═════ MATERIAL PROVIDED

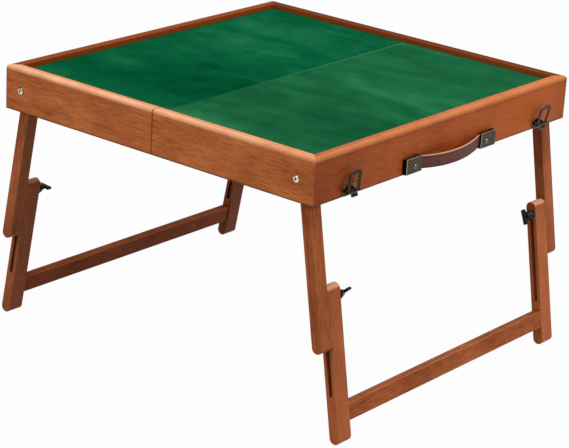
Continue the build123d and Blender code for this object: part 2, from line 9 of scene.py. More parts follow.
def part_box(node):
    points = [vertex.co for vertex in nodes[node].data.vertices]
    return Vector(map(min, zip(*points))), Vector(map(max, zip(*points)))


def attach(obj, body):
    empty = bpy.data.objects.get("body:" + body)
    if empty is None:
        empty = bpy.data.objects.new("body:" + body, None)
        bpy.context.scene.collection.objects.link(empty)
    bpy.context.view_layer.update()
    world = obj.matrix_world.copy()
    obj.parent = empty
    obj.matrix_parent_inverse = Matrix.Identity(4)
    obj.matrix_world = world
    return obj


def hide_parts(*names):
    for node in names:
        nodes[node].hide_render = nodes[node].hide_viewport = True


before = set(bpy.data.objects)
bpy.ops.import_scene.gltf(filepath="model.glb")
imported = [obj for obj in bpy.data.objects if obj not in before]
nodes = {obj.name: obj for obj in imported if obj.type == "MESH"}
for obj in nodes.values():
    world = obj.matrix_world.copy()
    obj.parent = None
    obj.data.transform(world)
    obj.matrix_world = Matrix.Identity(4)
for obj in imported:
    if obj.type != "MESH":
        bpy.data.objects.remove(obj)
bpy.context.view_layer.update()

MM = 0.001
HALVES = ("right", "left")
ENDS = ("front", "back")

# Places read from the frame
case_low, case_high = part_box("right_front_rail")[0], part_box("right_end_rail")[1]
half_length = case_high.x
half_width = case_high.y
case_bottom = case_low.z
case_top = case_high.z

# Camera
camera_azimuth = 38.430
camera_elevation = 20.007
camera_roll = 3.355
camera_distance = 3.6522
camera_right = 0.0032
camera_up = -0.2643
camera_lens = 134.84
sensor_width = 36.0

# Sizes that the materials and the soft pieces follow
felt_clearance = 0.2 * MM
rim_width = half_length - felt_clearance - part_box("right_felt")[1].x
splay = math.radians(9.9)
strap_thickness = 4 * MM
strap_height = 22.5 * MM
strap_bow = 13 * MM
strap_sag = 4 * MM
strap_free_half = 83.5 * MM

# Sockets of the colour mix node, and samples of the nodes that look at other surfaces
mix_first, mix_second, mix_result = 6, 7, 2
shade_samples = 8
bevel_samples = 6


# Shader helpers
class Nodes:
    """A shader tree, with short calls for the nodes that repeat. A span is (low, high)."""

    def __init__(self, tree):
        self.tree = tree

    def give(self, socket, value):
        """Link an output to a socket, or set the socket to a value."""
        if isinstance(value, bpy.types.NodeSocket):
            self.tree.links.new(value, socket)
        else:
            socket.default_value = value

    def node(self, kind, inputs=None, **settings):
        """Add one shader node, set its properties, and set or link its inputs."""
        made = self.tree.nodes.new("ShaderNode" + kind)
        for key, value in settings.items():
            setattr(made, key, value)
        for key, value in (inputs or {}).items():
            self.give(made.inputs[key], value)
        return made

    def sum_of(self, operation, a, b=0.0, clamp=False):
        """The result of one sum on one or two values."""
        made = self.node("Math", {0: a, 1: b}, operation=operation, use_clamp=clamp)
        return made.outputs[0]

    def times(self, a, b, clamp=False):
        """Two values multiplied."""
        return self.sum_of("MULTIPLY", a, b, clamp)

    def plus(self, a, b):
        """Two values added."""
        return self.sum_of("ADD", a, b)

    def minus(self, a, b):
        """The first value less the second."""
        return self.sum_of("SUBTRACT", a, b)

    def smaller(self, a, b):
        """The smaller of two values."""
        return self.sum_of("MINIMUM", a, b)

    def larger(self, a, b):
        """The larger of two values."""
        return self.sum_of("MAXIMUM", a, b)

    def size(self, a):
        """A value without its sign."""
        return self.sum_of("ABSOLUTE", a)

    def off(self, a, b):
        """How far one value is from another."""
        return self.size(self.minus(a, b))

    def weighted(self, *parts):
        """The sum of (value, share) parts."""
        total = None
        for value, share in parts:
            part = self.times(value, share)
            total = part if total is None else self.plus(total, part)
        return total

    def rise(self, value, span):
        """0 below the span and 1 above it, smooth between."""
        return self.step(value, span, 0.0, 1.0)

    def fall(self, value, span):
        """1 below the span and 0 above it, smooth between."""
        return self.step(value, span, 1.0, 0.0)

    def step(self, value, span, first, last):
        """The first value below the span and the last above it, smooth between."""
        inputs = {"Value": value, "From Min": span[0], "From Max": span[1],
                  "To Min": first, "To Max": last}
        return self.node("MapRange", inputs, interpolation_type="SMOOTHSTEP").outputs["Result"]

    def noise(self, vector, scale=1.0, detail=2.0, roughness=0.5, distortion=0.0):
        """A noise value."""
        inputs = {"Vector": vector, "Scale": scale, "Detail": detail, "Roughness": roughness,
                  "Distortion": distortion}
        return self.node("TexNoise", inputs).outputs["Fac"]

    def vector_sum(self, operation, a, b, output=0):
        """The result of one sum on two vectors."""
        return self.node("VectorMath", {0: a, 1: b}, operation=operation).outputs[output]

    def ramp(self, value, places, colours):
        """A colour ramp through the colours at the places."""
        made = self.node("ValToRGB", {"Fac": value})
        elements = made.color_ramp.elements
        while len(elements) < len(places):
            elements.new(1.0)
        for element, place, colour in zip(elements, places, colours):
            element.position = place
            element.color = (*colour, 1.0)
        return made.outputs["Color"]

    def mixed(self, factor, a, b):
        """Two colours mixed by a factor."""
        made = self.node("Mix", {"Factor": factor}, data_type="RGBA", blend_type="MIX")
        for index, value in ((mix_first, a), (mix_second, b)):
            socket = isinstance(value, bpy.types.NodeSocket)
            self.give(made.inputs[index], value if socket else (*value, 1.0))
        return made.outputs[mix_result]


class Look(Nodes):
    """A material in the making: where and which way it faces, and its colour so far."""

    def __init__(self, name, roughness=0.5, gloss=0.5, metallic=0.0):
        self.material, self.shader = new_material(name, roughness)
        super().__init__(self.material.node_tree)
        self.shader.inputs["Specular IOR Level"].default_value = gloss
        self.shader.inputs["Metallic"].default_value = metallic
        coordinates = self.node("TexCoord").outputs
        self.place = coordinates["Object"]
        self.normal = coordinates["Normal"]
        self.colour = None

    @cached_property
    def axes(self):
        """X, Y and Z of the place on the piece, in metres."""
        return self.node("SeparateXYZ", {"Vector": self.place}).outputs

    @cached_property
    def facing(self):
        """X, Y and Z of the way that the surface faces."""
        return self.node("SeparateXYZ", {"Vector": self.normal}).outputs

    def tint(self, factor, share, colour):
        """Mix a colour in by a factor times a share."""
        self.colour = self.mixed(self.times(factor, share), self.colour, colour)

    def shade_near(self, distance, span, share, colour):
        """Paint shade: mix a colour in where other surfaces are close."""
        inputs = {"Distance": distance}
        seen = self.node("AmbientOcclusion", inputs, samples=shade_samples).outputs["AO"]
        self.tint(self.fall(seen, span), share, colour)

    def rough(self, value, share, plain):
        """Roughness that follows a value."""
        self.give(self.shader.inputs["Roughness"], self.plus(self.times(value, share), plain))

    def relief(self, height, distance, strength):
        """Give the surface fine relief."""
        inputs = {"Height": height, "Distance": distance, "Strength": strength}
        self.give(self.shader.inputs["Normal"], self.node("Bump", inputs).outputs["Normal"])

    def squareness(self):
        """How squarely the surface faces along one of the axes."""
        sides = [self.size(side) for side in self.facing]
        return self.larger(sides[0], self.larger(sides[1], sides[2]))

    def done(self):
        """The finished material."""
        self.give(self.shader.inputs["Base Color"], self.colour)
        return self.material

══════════

DIRECTIONS » Extract the lines from the line with "in imported if" to the line with "shader tree, with", inclusive, reproducing them exactly and leaving out every other line.

ANSWER TO THIS TASK »
nodes = {obj.name: obj for obj in imported if obj.type == "MESH"}
for obj in nodes.values():
    world = obj.matrix_world.copy()
    obj.parent = None
    obj.data.transform(world)
    obj.matrix_world = Matrix.Identity(4)
for obj in imported:
    if obj.type != "MESH":
        bpy.data.objects.remove(obj)
bpy.context.view_layer.update()

MM = 0.001
HALVES = ("right", "left")
ENDS = ("front", "back")

# Places read from the frame
case_low, case_high = part_box("right_front_rail")[0], part_box("right_end_rail")[1]
half_length = case_high.x
half_width = case_high.y
case_bottom = case_low.z
case_top = case_high.z

# Camera
camera_azimuth = 38.430
camera_elevation = 20.007
camera_roll = 3.355
camera_distance = 3.6522
camera_right = 0.0032
camera_up = -0.2643
camera_lens = 134.84
sensor_width = 36.0

# Sizes that the materials and the soft pieces follow
felt_clearance = 0.2 * MM
rim_width = half_length - felt_clearance - part_box("right_felt")[1].x
splay = math.radians(9.9)
strap_thickness = 4 * MM
strap_height = 22.5 * MM
strap_bow = 13 * MM
strap_sag = 4 * MM
strap_free_half = 83.5 * MM

# Sockets of the colour mix node, and samples of the nodes that look at other surfaces
mix_first, mix_second, mix_result = 6, 7, 2
shade_samples = 8
bevel_samples = 6


# Shader helpers
class Nodes:
    """A shader tree, with short calls for the nodes that repeat. A span is (low, high)."""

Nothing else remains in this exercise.